For obtaining the status of Dormant Company following conditions must be fulfilled-

  1. No inspection, inquiry has been ordered and no prosecution has been initiated and pending against the Company which has applied for obtaining the status of Dormant Company.
  2. The company is neither having any public deposits which are outstanding, further; the company has not made any default in payment and interest thereon.
  3. The company is not having any outstanding loans (Secured and unsecured), Outstanding statutory taxes, dues payable to the Central Government.
  4. No default in the payment of workmen’s dues.
  5. The Securities of the Company is not listed on any stock exchange within or outside India.
  6. No dispute in the management/ownership of the company. Certification in this regard is enclosed with the form MSC-1.

What are the exemptions enjoyed by the Dormant Company?

  1. In the case of Dormant Company, the financial statement does not include the Cash flow statement.
  2. No applicability of a provision of rotation of auditors.
  3. The status of Dormant Company remains for  5 consecutive years.
  4. Applicability of less statutory compliances which results in lower statutory compliance cost.
  5. The company can revive and operate as it intends to use in the future.
  6. To protect the interest and reputation as a sole trader.

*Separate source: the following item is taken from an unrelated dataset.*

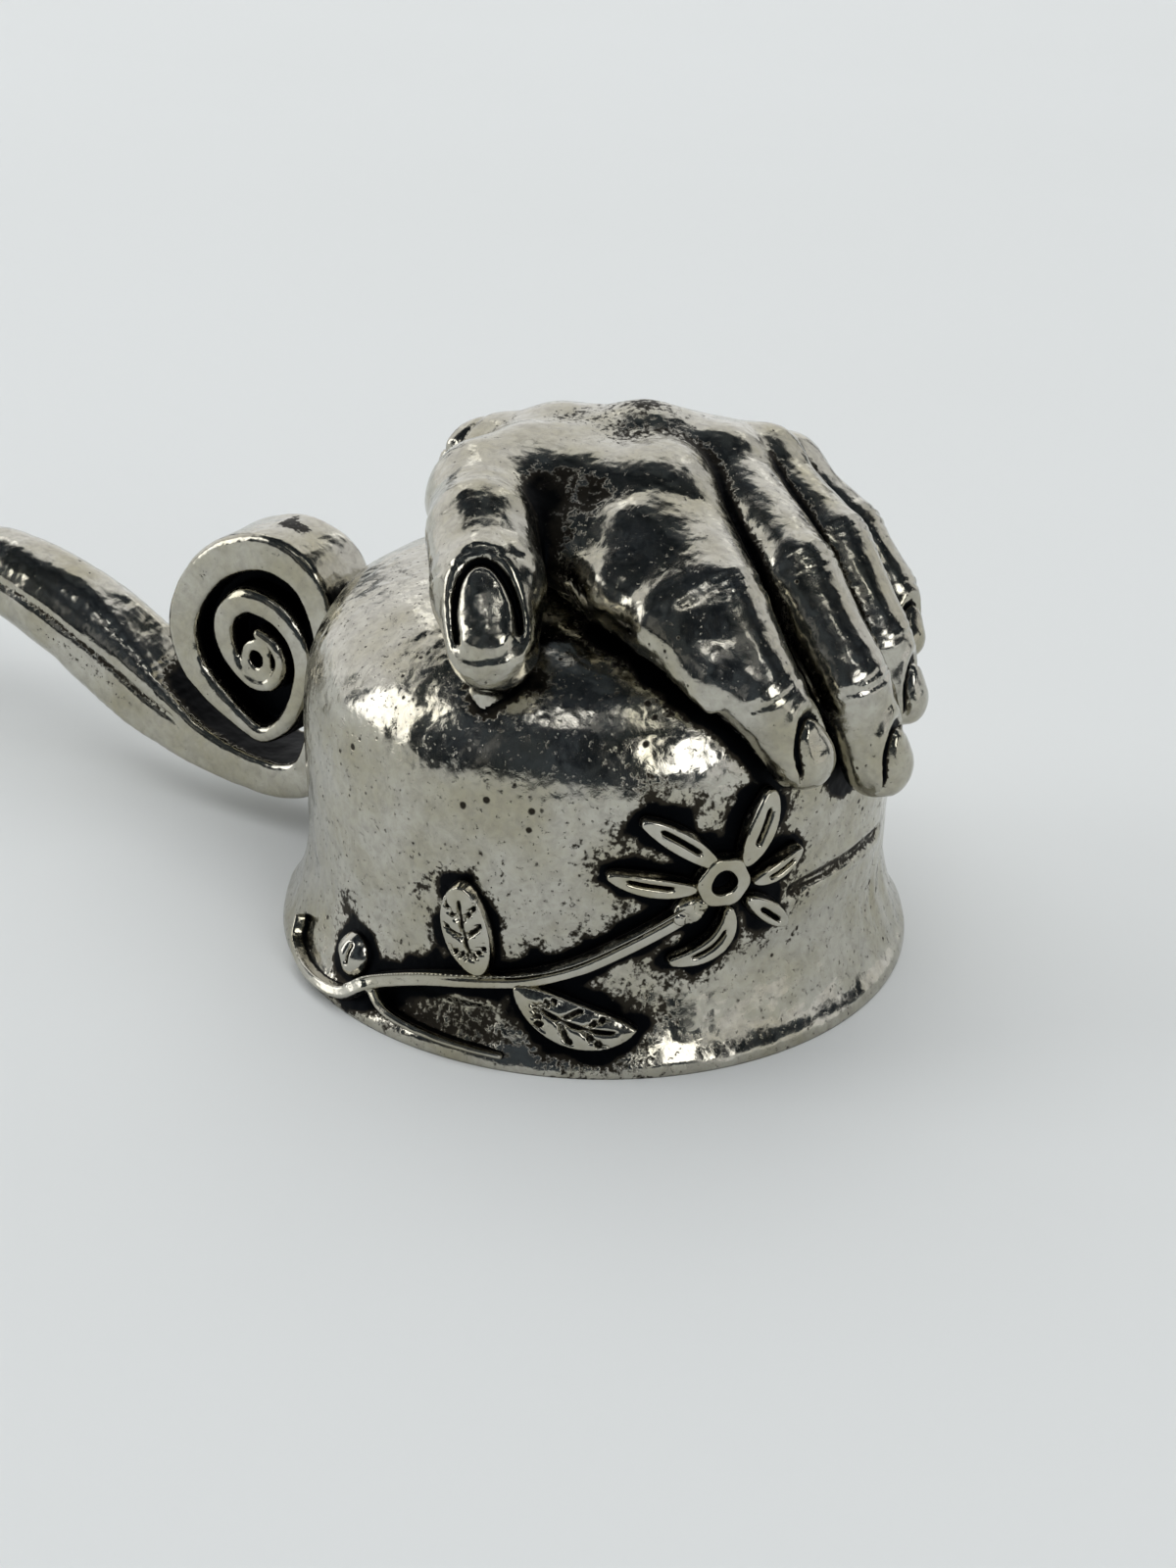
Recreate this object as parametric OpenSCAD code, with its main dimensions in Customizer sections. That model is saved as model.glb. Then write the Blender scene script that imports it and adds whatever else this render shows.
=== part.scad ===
// Bell rattle in cast pewter: an open bell with a clapper hung inside it, a small hand laid
// over the crown, a flower spray on the wall, and a handle that coils into a scroll.
// The origin is the centre of the rim, on the table. The handle runs towards -X.

/* [Bell] */
// Radius of the rim, where the bell stands
rim_r = 20; // [19.4:0.1:22]
// Flat width of the rim's lip
lip_w = 0.9; // [0.6:0.1:1.3]
// Radius of the waist above the flare
neck_r = 18.03; // [17.5:0.01:18.6]
// Height of the waist
neck_z = 6.3; // [5:0.1:8]
// Radius of the wall below the shoulder
body_r = 18.13; // [17.8:0.01:19.2]
// Height where the dome starts
shoulder_z = 13.4; // [12:0.1:15]
// Height of the crown above the table
crown_z = 24; // [22:0.1:28]
// Thickness of the wall
wall = 1.5; // [1.1:0.1:1.8]

/* [Flower spray] */
// Direction of the flower from the centre, in degrees from +X
flower_az = -36.6; // [-60:0.1:0]
// Height of the flower on the wall
flower_z = 11.4; // [9:0.1:13]
// Outer radius of the flower's ring
ring_r = 1.6; // [1.2:0.1:1.9]
// Hole radius of the flower's ring
ring_hole_r = 0.6; // [0.4:0.05:0.8]
// Height of the petals off the wall
petal_h = 0.9; // [0.5:0.05:1.2]
// Height of the leaves off the wall
leaf_h = 0.9; // [0.5:0.05:1.2]
// Half width of the stem
stem_w = 0.55; // [0.4:0.05:0.8]
// Radius of the bud at the stem's rim end
bud_r = 1.4; // [1:0.1:1.6]

/* [Hand] */
// Size of the hand against its drawn size
hand_scale = 1; // [0.9:0.01:1.1]
// Radius of the seat that joins the palm to the crown
seat_r = 4; // [3:0.1:5]

/* [Handle] */
// Half width of the handle's strip, across the scroll
strip_w = 2.9; // [2.2:0.1:3.2]
// Half thickness of the strip at the handle's foot
foot_t = 1.3; // [1:0.05:1.5]
// Size of the scroll against its drawn size
scroll_size = 1; // [0.9:0.01:1.06]
// Height of the scroll's eye
scroll_z = 13; // [12.5:0.1:14]
// Half thickness of the web between the turns
web_t = 0.9; // [0.5:0.1:1.5]
// Radius of the thickest part of the rod
rod_r = 3.3; // [2.6:0.1:3.6]
// Height of the rod's crest
crest_z = 12.5; // [11:0.1:15]
// Radius of the scroll at the handle's free end
tail_r = 5; // [4:0.1:6]
// Distance from the crest to the middle of the free end's scroll
tail_run = 24; // [20:0.5:34]

/* [Clapper] */
// Radius of the clapper's ball
ball_r = 4.2; // [3.4:0.1:4.4]
// Height of the ball's centre above the table
ball_z = 5.8; // [5.6:0.1:7]
// Radius of the clapper's rod
shank_r = 0.6; // [0.4:0.05:0.9]
// Radius of the wire in the eyes and the ring
wire_r = 0.45; // [0.3:0.01:0.48]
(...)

Conversion of Dormant Company to Active Company-

For conversion of Dormant Company to Active Company, a company is required to follow the following procedure-

  1. A Dormant Company shall make an application for obtaining the status of an active company in Form MSC-4 along with the fees as provided in the Companies (Registration Offices and Fees) Rules, 2014. Further, Form MSC-4 shall be accompanied by a return in form MSC-3 in respect of the financial year in which the application for obtaining the status of an active company is being filed.
  2. If the company remains as a Dormant company for a period of Consecutive 5 years, the registrar shall initiate the process of striking off the name of the company.
  3. After considering the application filed, the Registrar shall issue a certificate in Form MSC-5 by allowing the status of an active company to the applicant.
  4. When a company who has applied for obtaining the status of Dormant company omits to do any act mentioned in the grounds of application in form MSC-1 submitted to the Registrar for obtaining the status of dormant company,  the directors shall within 7 days from such event, file an application, for obtaining the status of an active company.
  5. Once the application is considered by the ROC, the ROC issues a certificate in Form MSC-5 along with the status of an active company.
  6. The company shall file return or returns of allotment and change in the directors in the manner and within the time specified in the Companies Act 2013.
  7. In case of Inquiry, if it’s found that the company has been functioning in actual and also where Registrar has reasonable cause to believe that under its jurisdiction and the dormant company has been functioning in any manner directly or indirectly, the ROC may after giving reasonable opportunity of being heard initiate proceedings for inquiry under section 206 of the Companies Act 2013.